Likes/dislikes: I like the intense, poetic opening that reveals the story. I like Spencer’s strength and integrity and Jackson’s personality. I enjoyed figuring out the mystery and how a mental health therapy dog helped a trauma victim.
Matue content: PG-13 for prescription drug addiction, drinking, vaping
Language: PG-13 for 24 swears and 5 f-bombs
Violence: PG for brakes being cut to cause an accident, hit and run, being held at gunpoint and being hit in the head with a gun.

Stars and Smoke by Marie Lu

Exciting new book from Marie Lu!

Present time in America, Winter is a famous performer who is being recruited by the Panacea Agency to help take down a dangerous criminal, Eli Morrison. Eli has invited Winter to perform at his daughter Penelope’s birthday celebration in London. This is why Panacea wants Winter’s help, because he can infiltrate Eli’s life with little suspicion.
Sydney Cosette works for Panacea and poses as Winter’s bodyguard. The two seem to come from very different backgrounds but they discover they have commonalities. Winter and Sydney get hit with a few surprises on their mission and they’ll have to rely on their wits and trust each other to make it through alive.

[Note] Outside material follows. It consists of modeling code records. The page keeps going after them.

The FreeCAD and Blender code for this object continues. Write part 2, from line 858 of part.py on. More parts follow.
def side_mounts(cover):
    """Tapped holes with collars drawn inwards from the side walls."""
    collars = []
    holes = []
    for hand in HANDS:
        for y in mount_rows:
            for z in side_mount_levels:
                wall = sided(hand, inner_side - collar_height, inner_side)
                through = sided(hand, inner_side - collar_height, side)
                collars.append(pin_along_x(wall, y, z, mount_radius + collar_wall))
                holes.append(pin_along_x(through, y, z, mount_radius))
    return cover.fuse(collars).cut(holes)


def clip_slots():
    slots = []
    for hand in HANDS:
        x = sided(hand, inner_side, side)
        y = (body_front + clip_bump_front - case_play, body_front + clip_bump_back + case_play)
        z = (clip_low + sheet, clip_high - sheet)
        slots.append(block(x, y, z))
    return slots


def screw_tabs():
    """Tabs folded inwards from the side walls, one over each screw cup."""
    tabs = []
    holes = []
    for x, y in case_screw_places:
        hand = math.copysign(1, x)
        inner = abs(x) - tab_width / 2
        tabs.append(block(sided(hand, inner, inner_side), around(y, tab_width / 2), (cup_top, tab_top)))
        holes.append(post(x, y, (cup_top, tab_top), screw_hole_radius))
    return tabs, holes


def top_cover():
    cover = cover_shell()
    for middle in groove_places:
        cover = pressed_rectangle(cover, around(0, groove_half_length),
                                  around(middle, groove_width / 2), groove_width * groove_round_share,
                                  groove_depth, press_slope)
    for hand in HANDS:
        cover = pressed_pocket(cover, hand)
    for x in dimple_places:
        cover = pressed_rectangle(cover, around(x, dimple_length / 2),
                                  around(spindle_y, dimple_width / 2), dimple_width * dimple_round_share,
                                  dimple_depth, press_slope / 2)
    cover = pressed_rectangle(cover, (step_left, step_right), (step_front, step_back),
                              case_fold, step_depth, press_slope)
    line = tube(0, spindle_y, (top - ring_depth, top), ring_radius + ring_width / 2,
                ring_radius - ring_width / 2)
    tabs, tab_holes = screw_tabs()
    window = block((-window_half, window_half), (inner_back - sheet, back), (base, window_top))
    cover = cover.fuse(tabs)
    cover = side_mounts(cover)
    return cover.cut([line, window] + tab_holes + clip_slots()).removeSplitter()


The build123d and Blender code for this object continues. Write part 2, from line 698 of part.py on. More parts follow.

Likes/dislikes: Winter and Sydney are interesting characters with unspoken depth. I like the mystery, action and setting of the story. I love the ending.

Mature Content: PG-13 for bisexual relationships mentioned, off-page kissing; sex alluded to by stating, “ended up in bed together”; drinking, transporting drugs, kissing.

Language: R for 49 swears and no f-bombs.

Violence: PG for kidnapping, killing mentioned, death by choking on a chemical weapon, hand to hand combat, shot in the chest. Sydney’s mother Killed by father in domestic abuse rage.

Ethnicity: The ethnicity of the main character is Chinese American, other characters are Black, white, brown-skinned, mixed.

A History of Wild Places by Shea Ernshaw

Unique tale surrounded by mystery!

Travis has been hired to find a missing author. He follows Maggie’s path as far as he can then he disappears too. The forest community has secrets that threaten to be revealed unless the leader can keep everyone subdued and believing in him and the community. When a young woman delivers her baby two months too early, members want to retrieve medical help from the outside but the leader, Levi, refuses to allow it. That’s when things start to unravel. Interesting and unique tale surrounded with mystery, 4 stars!

The Book of Cold Cases by Simone St. James

Shea is a receptionist in a doctor’s office and makes a crime podcast in the evenings. She wants to interview a woman accused of but acquitted of murdering two men forty years ago, Beth Greer. Beth is a rich heiress who lives alone in the family mansion after her father was shot and her mother died in a car accident. Mystery surrounds Beth. She reaches out to Shea to talk about what happened forty years ago. Little by little, Shea is exposed to Beth’s life and secrets and the further she digs the more dangerous it all becomes. 5 stars for this well-written haunted mystery!

What Lies in the Woods by Kate Alice Marshall

Book edition:

Three eleven year old girls entered the woods and two came out. One of them had been stabbed so the other two girls got help and testified that a serial killer rapist was to blame. Years later, when the three girls have become adults, the killer dies in prison. The three women meet and discuss how relieved but worried they are about a secret they’re hiding. The mystery of their secret becomes many mysteries buried, one on top of another. This is a delightfully twisted and unexpected mystery, 5 stars!